Fingers and Foes Original Art

By | Wednesday, October 11, 2023 Leave a Comment
About a decade ago, I picked up the original art for Allan Salisbury's June 2, 1974 Fingers and Foes Sunday strip. You probably haven't heard of the strip; it only ran for a few months. Salisbury would later find more success with Snake Tales.

But let's take a look at the art in question...
I'm not really familiar with the strip outside this one page. I gather it mainly focused on the villain side of superhero genre (unlike what we see here), but largely poked fun at the genre conventions on the whole like the joke we have here.

The joke isn't very good however. Not only is basic play on words pretty old -- even in 1974 -- but the execution is pretty weak too. The victim uses the exact same piece of dialogue twice, the two women's lines seem reversed, and pantyhose isn't exactly a synonym for spandex.

The art is not exceptional. There's almost no line weight variability at all. The perspective on the phone booth is horrible. The Mr. Kleeno figure isn't drawn very well in the first place, and is absolutely identical in the final four panels in the second.

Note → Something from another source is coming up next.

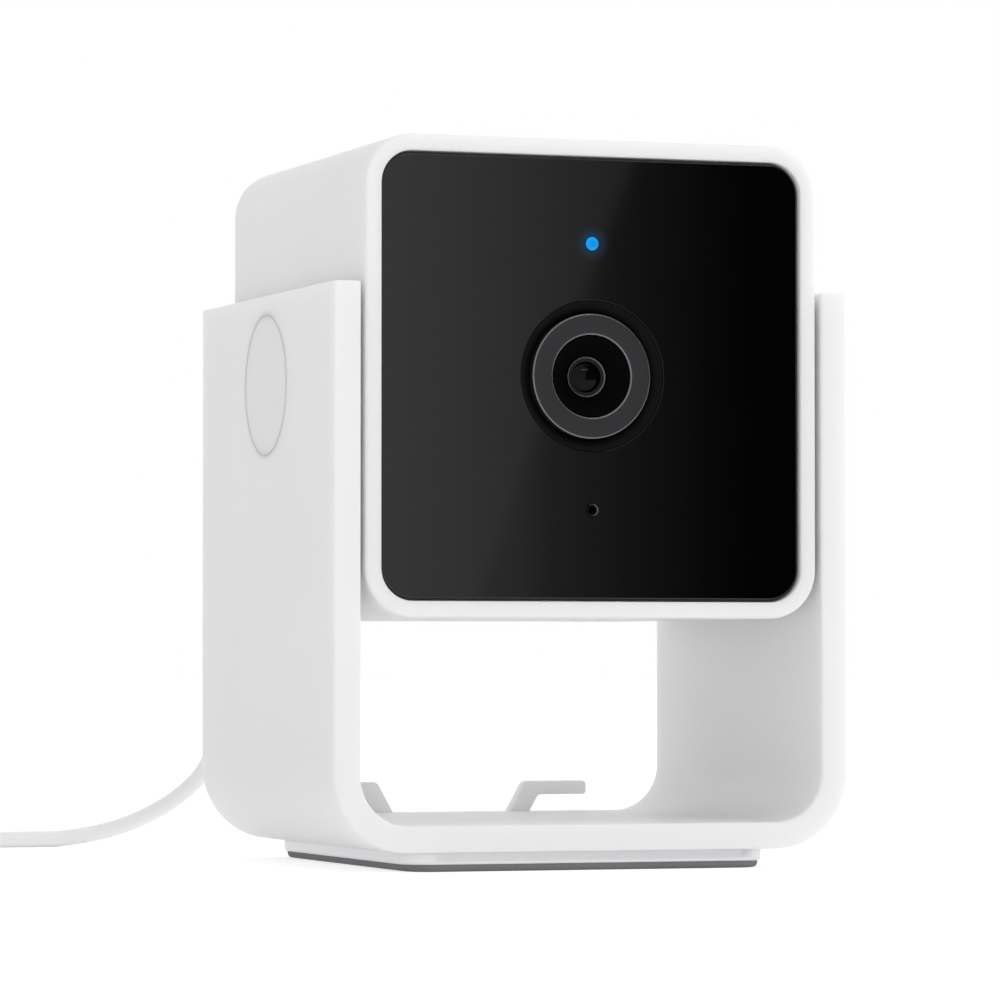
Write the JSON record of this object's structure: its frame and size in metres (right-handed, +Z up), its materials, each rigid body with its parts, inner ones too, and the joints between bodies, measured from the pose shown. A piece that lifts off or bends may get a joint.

Despite not really knowing anything about the strip, and finding the fundamentals of at least this particular strip lacking, I bought it for a few reasons. First, it was cheap. Less than fifteen bucks, and that included the shipping.

Second, the Iron Man reference. I don't particularly care for Iron Man as a character, but it struck me as a curious choice to drop in here. There's no visual suggestion that Mr. Kleeno bears any resemblance to any iteration of Iron Man (even the 1941 Canadian version). And, even if you had no idea what Iron Man actually looks like, there's nothing about Mr. Kleeno's costume to suggest the name "Iron Man." Also, this is 1974 -- well before the Robert Downey Jr. movies that gave the character any broad media attention; the character was, at best, as C-list superhero for most people. It seems like a completely-out-of-left-field name to drop in when so many others would probably work better there.

Then there's paste-up job. You can see the glue staining on the 5th and 6th panels. What you can't see very well is that the original art is actually wrapped around another board, and the original panels 5 and 6 were physically cut out. The new art, then, was laid between the original and this backing board. BUT THEN, a new panel 5 was pasted on top of that! And, while the border for panel 6 is drawn on the first paste-up, there's another paste-up on top of that featuring the new figure; but it doesn't cover the whole panel and you can see the edge of that paste-up about 1/4" in, where Salisbury tried drawing from one piece of paper to the next, and his pen got caught up for a second on the edge of the paper. It's just such a strange confluence of changes that I found it extraordinarily intriguing.

But, hey, that's just me. I find it really useful to understanding comics in general to study how all of it works, down to the physical aspects of creating them in the first place. Fascinating stuff, even in those instances where the end result is NOT as spectacular as something produced by a Walt Kelly or a Neal Adams.